I’ve been writing about how well the economy has been doing. But I have also recognized that Trump sees ‘divide and conquer’ as key to his success. For example, see my piece on “Trump the successful cultural warrior“.

But, will that work for Republican congressional and Senate candidates too? I have my doubts. And my gut reaction to the Brat ad tells me why. Maybe they should be talking up the economy. I get that the tax cuts are still unpopular. But, the economy is doing well. Isn’t that something to warrant highlighting?

What about the polls

A lot of people talk about 2018 like it’s going to be a repeat of 2016, with polls missing things by a wide margin. My sense is that 2016 is not a good reference point for what’s happening today. 2017 in Virginia’s governor’s race is a much better precedent. Here’s why:

Coming into Virginia’s state elections last November, it looked like Republican gubernatorial candidate Ed Gillespie was cutting into Democrat Ralph Northam’s lead. Gillespie, whose track record was distinctly moderate, had edged out a hard-right candidate in the Republican primary and was embracing President Trump’s rhetoric on crime and immigration in an effort to make up the difference in his race.

As Nov. 7 approached, the RealClearPolitics average of polls in the state showed Northam’s lead sliding from seven points to around three points. Election Day seemed like it might be a jump ball.

Northam polls.png

It wasn’t. It was a blowout. The final polling average figured Northam would win by about three points; he won by nearly nine. He won, in fact, by a wider margin than the average of polls had ever indicated…

The most accurate result came from the likely-vote pool that emphasized self-identified certainty to vote. Put another way: the pool that emphasized enthusiasm…

It all comes down to turnout, as they say. It’s a throwaway motto that candidates use to boost their turnout efforts and that the media uses to acknowledge the uncertainty in election predictions.

It’s also a motto that probably gives a lot of pollsters nightmares.

My sense is that the full court press on immigration – to the point of nakedly bigoted advertisements by Trump himself – is going to backfire. I could be wrong. But I believe this will rally the anti-Trump vote a lot more than the Trump vote. And the Republican losses will be greater than expected.

Final thoughts

The thing is, personally, I find some of the broader strokes of the immigration messaging resonating with me. I don’t want ‘open borders’. I want to discourage people from entering the US illegally. A friend of mine constantly reminds me of his view that the key to dealing with undocumented migrants is by cracking down on the employers that hire them. He tells me that making the e-verify system robust is the key then.

Moreover, I believe the average US voter wonders why a caravan of migrants from Central America traverses thousands of miles through Mexico to reach the US in the same way the average German voter wonders why migrants traversed thousands of miles over the Balkan route to reach Germany in 2015.

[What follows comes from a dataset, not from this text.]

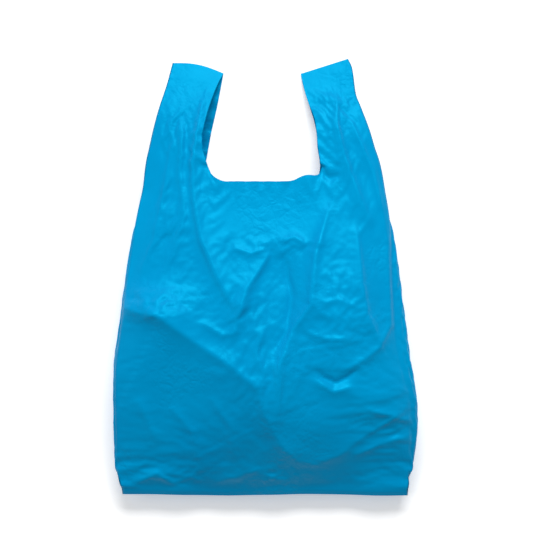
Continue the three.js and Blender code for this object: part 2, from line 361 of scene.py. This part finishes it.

But the messaging by Trump and many Republicans is extremist and fear-based. And in the wake of the Pittsburgh synagogue shootings, I think it’s incredibly tone-deaf. More and more, I am seeing evidence that the President’s messaging is coming from far-right groups, who have figured out how to push their agenda into the mainstream.

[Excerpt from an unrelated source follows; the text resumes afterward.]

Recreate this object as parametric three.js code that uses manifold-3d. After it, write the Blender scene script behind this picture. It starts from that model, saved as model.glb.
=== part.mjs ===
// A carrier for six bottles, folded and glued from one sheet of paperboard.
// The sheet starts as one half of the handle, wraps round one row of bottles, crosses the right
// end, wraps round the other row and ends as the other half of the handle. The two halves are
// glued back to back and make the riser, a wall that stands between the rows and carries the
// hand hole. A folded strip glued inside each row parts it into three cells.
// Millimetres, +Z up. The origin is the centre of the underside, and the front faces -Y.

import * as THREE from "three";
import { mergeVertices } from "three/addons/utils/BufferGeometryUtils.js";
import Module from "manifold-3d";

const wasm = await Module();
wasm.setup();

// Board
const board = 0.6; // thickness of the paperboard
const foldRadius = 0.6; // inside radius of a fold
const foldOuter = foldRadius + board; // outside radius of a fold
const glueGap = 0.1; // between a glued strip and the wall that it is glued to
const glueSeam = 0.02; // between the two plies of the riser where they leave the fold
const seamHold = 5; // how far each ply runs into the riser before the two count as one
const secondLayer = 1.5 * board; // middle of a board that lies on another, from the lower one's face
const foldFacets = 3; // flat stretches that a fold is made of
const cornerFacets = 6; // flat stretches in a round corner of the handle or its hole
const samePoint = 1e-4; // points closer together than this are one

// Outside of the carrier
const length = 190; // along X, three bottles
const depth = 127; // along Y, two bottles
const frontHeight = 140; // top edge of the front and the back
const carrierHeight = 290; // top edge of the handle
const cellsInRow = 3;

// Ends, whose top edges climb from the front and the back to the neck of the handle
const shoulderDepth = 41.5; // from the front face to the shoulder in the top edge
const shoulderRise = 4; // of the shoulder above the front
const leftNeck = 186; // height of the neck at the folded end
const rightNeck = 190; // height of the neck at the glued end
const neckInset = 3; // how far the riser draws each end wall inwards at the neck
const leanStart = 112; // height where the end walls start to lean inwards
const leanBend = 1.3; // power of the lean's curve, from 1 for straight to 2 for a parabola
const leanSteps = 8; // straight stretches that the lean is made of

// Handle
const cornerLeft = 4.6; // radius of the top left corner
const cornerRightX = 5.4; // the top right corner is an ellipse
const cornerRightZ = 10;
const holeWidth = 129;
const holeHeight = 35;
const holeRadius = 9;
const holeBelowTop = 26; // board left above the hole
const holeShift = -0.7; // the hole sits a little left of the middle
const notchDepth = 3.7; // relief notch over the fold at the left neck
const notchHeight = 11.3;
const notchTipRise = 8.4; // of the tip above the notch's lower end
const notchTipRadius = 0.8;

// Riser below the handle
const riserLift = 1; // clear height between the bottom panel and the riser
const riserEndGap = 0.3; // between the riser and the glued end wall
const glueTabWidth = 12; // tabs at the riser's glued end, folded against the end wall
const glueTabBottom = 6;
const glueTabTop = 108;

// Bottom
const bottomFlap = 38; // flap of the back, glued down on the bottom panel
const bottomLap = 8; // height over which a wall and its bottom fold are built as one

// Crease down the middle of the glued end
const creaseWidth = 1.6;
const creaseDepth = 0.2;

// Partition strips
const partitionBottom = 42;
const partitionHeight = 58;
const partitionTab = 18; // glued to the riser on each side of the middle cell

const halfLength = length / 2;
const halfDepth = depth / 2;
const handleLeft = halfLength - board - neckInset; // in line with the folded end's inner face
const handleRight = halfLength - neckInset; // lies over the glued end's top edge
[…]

I don’t think it would be wrong if I called Trump a racist. There’s enough evidence now to support that claim. However you look at it, he is normalizing the messaging of extremist and far-right views in a way that makes a lot of people – including myself – uneasy. And so, with such coarse and ugly messaging flooding the airwaves, that is going to energize the anti-Trump vote in ways the polls haven’t predicted.

My view: Trump will certainly face a Democratic House of Representatives. I believe – despite polls saying otherwise – he is also likely to face a Democratic Senate as well. Record turnout by women and millennials tells me.

Let’s see what happens. But if I’m right, the political calculus by all sides will change dramatically on Wednesday morning.